As Pierre Gosselin comments, “With the publication of this paper, the Medieval Climate Anomaly (MCA) has now been confirmed on all four continents of the southern hemisphere.” As he also notes, it’s complicated. “While the largest part of the southern hemisphere apparently experienced a warm phase during the MCA, there were also isolated areas that cooled down.” But acknowledgement of complexity is not cause for mental paralysis. Climate is not simple. But it does fluctuate broadly. And there was a Medieval Warm Period and it happened just about everywhere.

Terrible.

One comment on “Those terrible Middle Ages”
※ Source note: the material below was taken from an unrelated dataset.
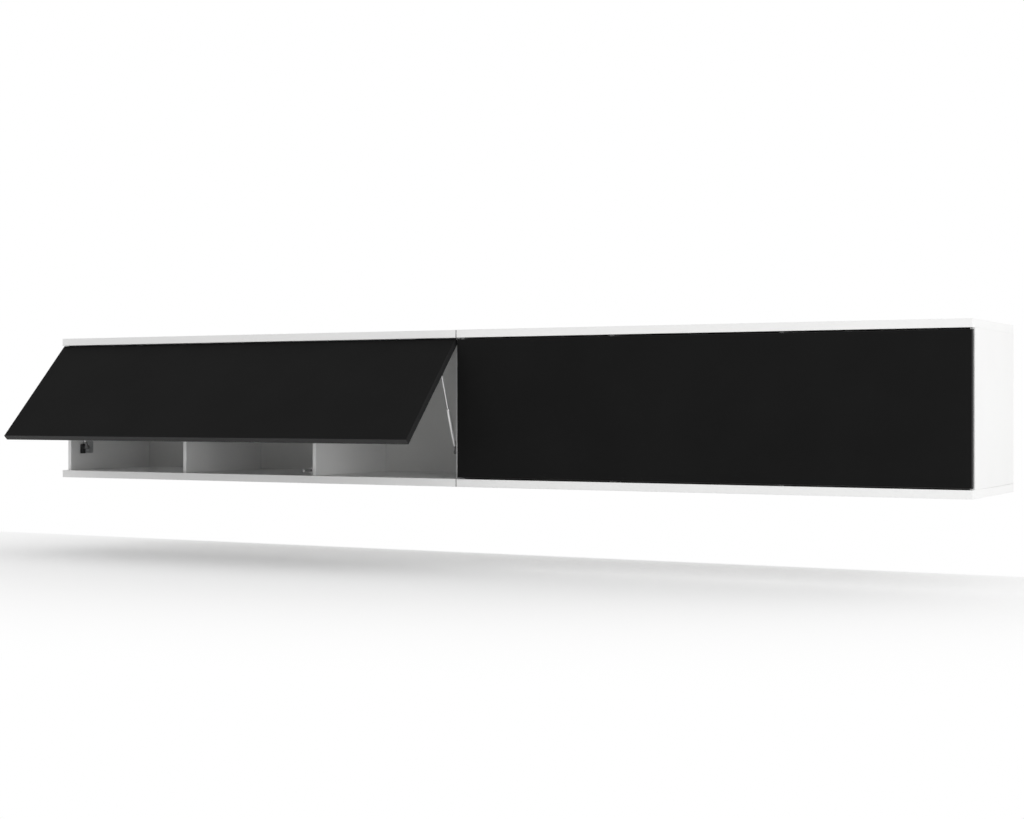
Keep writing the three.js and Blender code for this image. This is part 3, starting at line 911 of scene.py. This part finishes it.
def dress_rail(side):
    """Wall rail of a cabinet, and the two hangers that hook over it."""
    rail = f"{side}_wall_rail"
    add_pressed(rail, "carcass", ZINC)
    low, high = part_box(rail)
    places = [low.x + share * (high.x - low.x) for share in RAIL_HOLE_SHARES]
    spots = [(x, -RAIL_THICKNESS, -RAIL_HOLE_DROP) for x in places]
    add_screws(f"{rail}_screws", "carcass", WALL_SCREW_RADIUS, (0, -1, 0), spots)
    for number in (1, 2):
        hanger = f"{side}_hanger_{number}"
        add_pressed(hanger, "carcass", ZINC, HANGER_ROUND)
        low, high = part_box(hanger)
        spots = [((low.x + high.x) / 2, low.y, low.z + HANGER_SCREW_DROP)]
        add_screws(f"{hanger}_screws", "carcass", SCREW_RADIUS, (0, -1, 0), spots)


def dress_connector(name):
    """Bolt through both panels at the seam, with a hexagon socket in each head."""
    low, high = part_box(name)
    half = high.x
    neck = half - BOLT_HEAD_THICKNESS
    side = [
        (BOLT_COLLAR_RADIUS, BOLT_COLLAR_HALF),
        (BOLT_RADIUS, BOLT_COLLAR_HALF),
        (BOLT_RADIUS, neck),
        (BOLT_HEAD_RADIUS, neck),
        (BOLT_HEAD_RADIUS, half - BOLT_HEAD_CHAMFER),
        (BOLT_HEAD_RADIUS - BOLT_HEAD_CHAMFER, half),
        (0, half),
    ]
    bolt = turned_solid([(radius, -along) for radius, along in reversed(side)] + side, "X")
    for end in (-1, 1):
        ends = sorted((end * (half - BOLT_SOCKET_DEPTH), end * (half + BOLT_SOCKET_DEPTH)))
        socket = turned_solid(rod_profile(BOLT_SOCKET_RADIUS, *ends), "X", HEXAGON_SIDES)
        bolt = combine(bolt, socket, "DIFFERENCE")
    bolt = moved(bolt, 0, (low.y + high.y) / 2, (low.z + high.z) / 2)
    add_piece(f"{name}_bolt", bolt, "carcass", [ZINC], stands_for=[name])


# Camera, stage and light

def add_camera():
    lens = bpy.data.cameras.new("camera")
    lens.sensor_width = SENSOR_WIDTH
    lens.lens = FOCAL_PIXELS * SENSOR_WIDTH / IMAGE_WIDTH
    lens.clip_end = CAMERA_REACH
    camera = bpy.data.objects.new("camera", lens)
    camera.location = CAMERA_PLACE
    camera.rotation_euler = (QUARTER_TURN + CAMERA_PITCH, 0, CAMERA_TURN)
    bpy.context.scene.collection.objects.link(camera)
    bpy.context.scene.camera = camera


def larger(tree, first, second):
    return add_maths(tree, "ShaderNodeMath", "MAXIMUM", {0: first, 1: second}).outputs["Value"]


def seen_directly(tree):
    """1 for camera, glossy and transmission rays, 0 for the light that a surface gives to others."""
    path = add_node(tree, "ShaderNodeLightPath")
    value = path.outputs["Is Camera Ray"]
    for name in ("Is Glossy Ray", "Is Transmission Ray"):
        value = larger(tree, value, path.outputs[name])
    return value


def floor_fade(tree):
    """0 where the floor shows the shadow, 1 far from the console and past the line of the wall."""
    place = add_node(tree, "ShaderNodeTexCoord").outputs["Object"]
    depth = add_node(tree, "ShaderNodeSeparateXYZ", {"Vector": place}).outputs["Y"]
    beyond = spread(tree, depth, 0, 1, -WALL_LINE_SOFTNESS, WALL_LINE_SOFTNESS)
    kind = "ShaderNodeVectorMath"
    offset = add_maths(tree, kind, "SUBTRACT", {0: place, 1: FLOOR_FADE_MIDDLE}).outputs["Vector"]
    scaled = add_maths(tree, kind, "MULTIPLY", {0: offset, 1: FLOOR_FADE_SCALE}).outputs["Vector"]
    reach = add_maths(tree, kind, "LENGTH", {0: scaled}).outputs["Value"]
    away = spread(tree, reach, 0, 1, FLOOR_FADE_START, FLOOR_FADE_END, "SMOOTHSTEP")
    return larger(tree, beyond, away)


def floor_material():
    """Lights the console as a plain white floor, and shows its shadow slightly lifted."""
    material = bpy.data.materials.new("floor")
    tree = empty_tree(material)
    lit = add_node(tree, "ShaderNodeBsdfDiffuse", {"Color": (*grey(FLOOR_COLOUR), 1)})
    bright = add_node(tree, "ShaderNodeBsdfDiffuse", {"Color": (*grey(FLOOR_SEEN_COLOUR), 1)})
    glow = add_node(tree, "ShaderNodeEmission", {"Strength": FLOOR_GLOW})
    parts = {0: bright.outputs["BSDF"], 1: glow.outputs["Emission"]}
    lifted = add_node(tree, "ShaderNodeAddShader", parts)
    white = add_node(tree, "ShaderNodeEmission", {"Strength": WHITE_LIGHT})
    faded = mix_shaders(tree, floor_fade(tree), lifted.outputs["Shader"], white.outputs["Emission"])
    seen = mix_shaders(tree, seen_directly(tree), lit.outputs["BSDF"], faded)
    add_node(tree, "ShaderNodeOutputMaterial", {"Surface": seen})
    return material


def add_floor():
    """White floor with the console's soft shadow, plain white far from it and past the wall."""
    sheet = bmesh.new()
    bmesh.ops.create_grid(sheet, x_segments=1, y_segments=1, size=FLOOR_REACH)
    floor = bpy.data.objects.new("floor", mesh_of(sheet, "floor"))
    floor.location.z = FLOOR_Z
    floor.data.materials.append(floor_material())
    bpy.context.scene.collection.objects.link(floor)


def add_world():
    """White surroundings that light the object at a plain level."""
    world = bpy.data.worlds.new("studio")
    bpy.context.scene.world = world
    tree = empty_tree(world)
    white = (*grey(1), 1)
    light = add_node(tree, "ShaderNodeBackground", {"Color": white, "Strength": WORLD_LIGHT})
    plain = add_node(tree, "ShaderNodeBackground", {"Color": white, "Strength": WHITE_LIGHT})
    seen = seen_directly(tree)
    mixed = mix_shaders(tree, seen, light.outputs["Background"], plain.outputs["Background"])
    add_node(tree, "ShaderNodeOutputWorld", {"Surface": mixed})


def add_area(name, place, target, size, power):
    lamp = bpy.data.lights.new(name, "AREA")
    lamp.shape = "SQUARE"
    lamp.size = size
    lamp.energy = power
    holder = bpy.data.objects.new(name, lamp)
    holder.location = place
    holder.rotation_mode = "QUATERNION"
    holder.rotation_quaternion = (Vector(target) - Vector(place)).to_track_quat("-Z", "Y")
    bpy.context.scene.collection.objects.link(holder)


bpy.context.scene.view_settings.view_transform = "Standard"
add_camera()
for cabinet_side in SIDES:
    dress_boards(cabinet_side)
    dress_flap(cabinet_side)
    for hinge_number in (1, 2, 3):
        dress_hinge(cabinet_side, hinge_number)
    for strut_number in (1, 2):
        dress_strut(cabinet_side, strut_number)
    dress_latch(cabinet_side)
    dress_rail(cabinet_side)
for connector in ("connector_front", "connector_rear"):
    dress_connector(connector)
add_floor()
add_world()
add_area("key", KEY_PLACE, KEY_TARGET, KEY_SIZE, KEY_POWER)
  1. In an article entitled "Climate scientists drive stake through heart of skeptics' argument" reported by NBC MACH what is presented is opposite to the work reported above. Two sentences from this article indicate the research published in the journal Nature:
    "New research shows that the recent rise in global temperatures is unlike anything seen on Earth during the past 2,000 years.ne of the studies, published in the journal Nature, shows that the Little Ice Age and other natural fluctuations affected only limited regions of the planet at a time, making modern warming the first and only planetwide warm period in the past two millennia. The other study, published in Nature Geoscience, shows that the rate of modern warming has far outpaced changes that occurred before the rise of the industrial era."
    Science will no doubt continue to study this. But there is no need to label climate scientists with different findings as vampires in need of a stake through the heart.